La primera observación que hay que hacer es ésta. En la pesca ordinaria, el pescador busca su provecho, no ciertamente el de los peces. Lo mismo el pastor. Él apacienta y custodia el rebaño no por el bien de éste, sino por el suyo, porque el rebaño le proporciona leche, lana y corderos. En el significado evangélico sucede lo contrario: es el pescador el que sirve al pez; es el pastor quien se sacrifica por las ovejas, hasta dar la vida por ellas. Por otro lado, cuando se trata de hombres, ser «pescados» o «recuperados» no es desgracia, sino salvación. Pensemos en las personas a merced de las olas, en alta mar, tras un naufragio, de noche, en el frío; ver una red o una chalupa que se les lanza no es una humillación, sino la suprema de sus aspiraciones. Es así como debemos concebir la tarea de pescadores de hombres: como echar un bote salvavidas a quienes se debaten en el mar, frecuentemente tempestuoso, de la vida.

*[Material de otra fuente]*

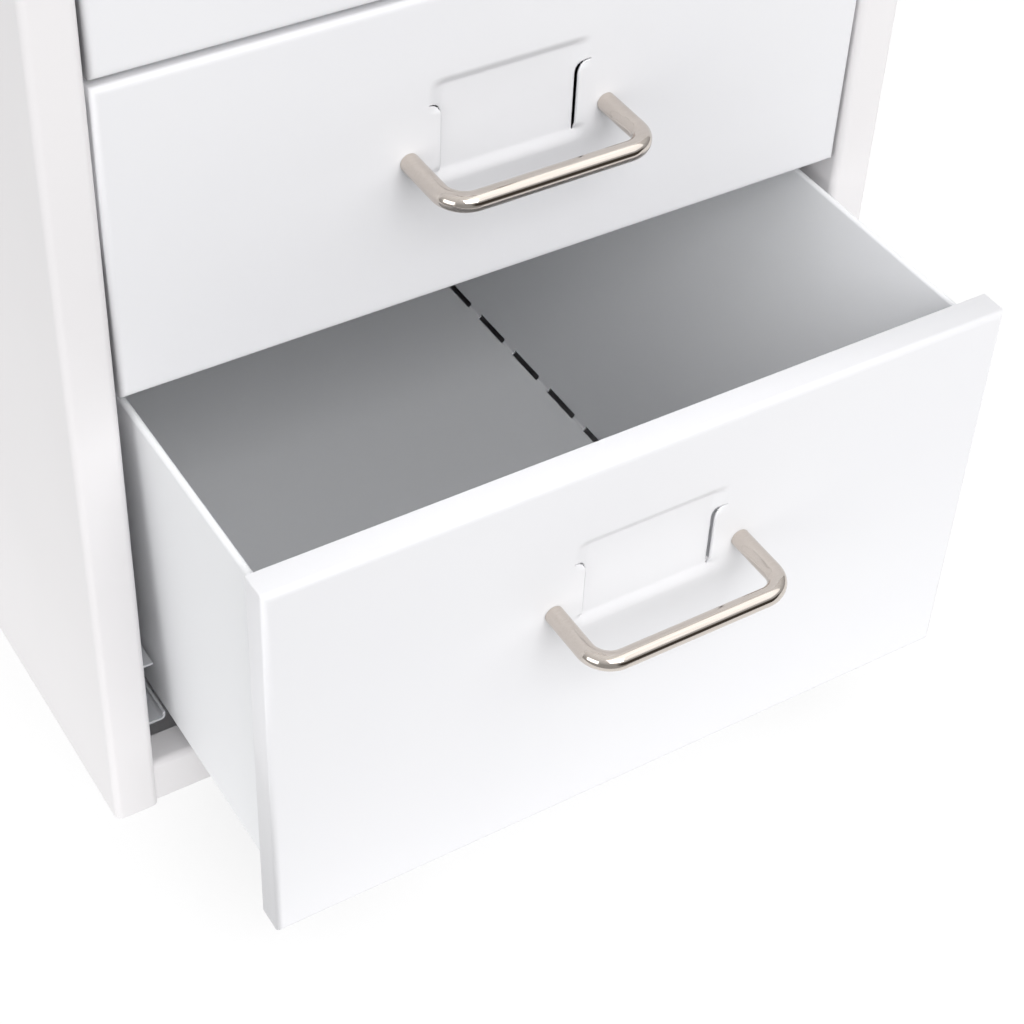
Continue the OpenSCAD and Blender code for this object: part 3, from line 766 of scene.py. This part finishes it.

Pero la dificultad de la que hablaba reaparece bajo otra forma. Supongamos que tenemos necesidad de pastores y de pescadores. ¿Pero por qué algunas personas deben tener el papel de pescadores y otros el de peces, algunos el de pastores y otros el de ovejas y rebaño? La relación entre pescadores y peces, como entre pastores y ovejas, sugiere la idea de desigualdad, de superioridad. A nadie le gusta ser un número en el rebaño y reconocer a un pastor por encima.
Aquí debemos acabar con un prejuicio. En la Iglesia nadie es sólo pescador, o sólo pastor, y nadie es sólo pez u oveja. Todos somos, a título diverso, una y otra cosa a la vez. Cristo es el único que es sólo pescador y sólo pastor. Antes de ser pescador de hombres, Pedro mismo fue pescado y recuperado varias veces. Literalmente repescado cuando, caminando sobre las aguas, tuvo miedo y comenzó a hundirse; fue recuperado sobre todo después de su traición. Tuvo que experimentar qué significa encontrarse como una «oveja perdida» para que aprendiera qué significa ser buen pastor; tuvo que ser repescado del fondo del abismo en el que había caído para que aprendiera qué quiere decir ser pescador de hombres.
Si, a título diverso, todos los bautizados son pescados y pescadores a la vez, entonces aquí se abre un gran campo de acción para los laicos. Los sacerdotes estamos más preparados para hacer de pastores que para hacer de pescadores. Hallamos más fácil alimentar, con la Palabra y los sacramentos, a las personas que vienen espontáneamente a la iglesia, que ir nosotros mismos a buscar a los alejados. Queda por lo tanto en gran parte desasistido el papel de pescadores. Los laicos cristianos, por su inserción más directa en la sociedad, son los colaboradores insustituibles en esta tarea.
Una vez echadas las redes por la palabra de Jesús, Pedro y los que estaban con él en la barca capturaron tal cantidad de peces que las redes se rompían. Entonces, está escrito, «hicieron señas a sus compañeros de la otra barca para que vinieran a ayudarlos». También hoy el sucesor de Pedro y cuantos están con él en la barca –los obispos y los sacerdotes- hacen señas a los de la otra barca –los laicos- para que vayan a ayudarlos.